The pervasiveness of this injustice represents a dire need to (1) address the systemic barriers that allow this horrific reality to persist and (2) amplify the voices of advocates and families that work tirelessly to share their stories, demanding justice and the restoration of safety.
In response to the critical and ongoing Missing and Murdered Indigenous Women (MMIW) crisis across the nation, the creation of No More Stolen Sisters was undertaken with the intentional reflection on what has persisted for generations and what it means to stand in solidarity with the daughters, sisters, mothers, and aunties who were taken from their nations and communities.

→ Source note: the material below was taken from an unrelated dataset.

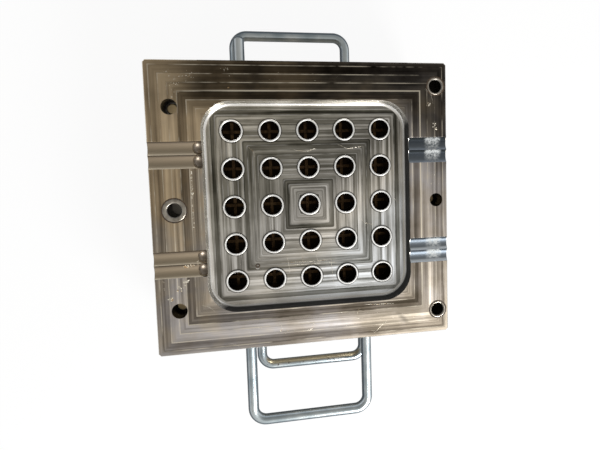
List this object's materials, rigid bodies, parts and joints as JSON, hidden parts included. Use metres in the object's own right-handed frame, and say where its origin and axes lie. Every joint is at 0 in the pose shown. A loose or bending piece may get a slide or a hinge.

The piece employs a triadic color scheme of red, violet, and purple to symbolize the spectrum of violence experienced by Native women and children across Tribal nations and Native Hawaiian communities. The use of bold, highly saturated colors serves to underscore the severity, the harsh reality, faced by many families and peoples. The colors cannot be ignored or unseen. They are assertive and strong, evocative of the unwavering voices of advocates who refuse to be silent.
This artwork portrays a Native woman adorned in her robe regalia, holding a feather across her chest with a resolute countenance and stance that conveys a message shared by all advocates: "Enough is enough."
About the Artists
"No More Stolen Sisters" (2023), created by Nick Alan and Kelsey Mata (Tlingit, Taakw.aaneidí), was produced through digital collaboration despite their geographic separation of over 2,000 miles. The artists, a creative sibling duo, engaged in an extended process of reflection and discussion regarding the impact of the crisis of Missing and Murdered Indigenous Women (MMIW) on their hometown in Southeast Alaska, sharing multiple drafts and compositions over a period of several months.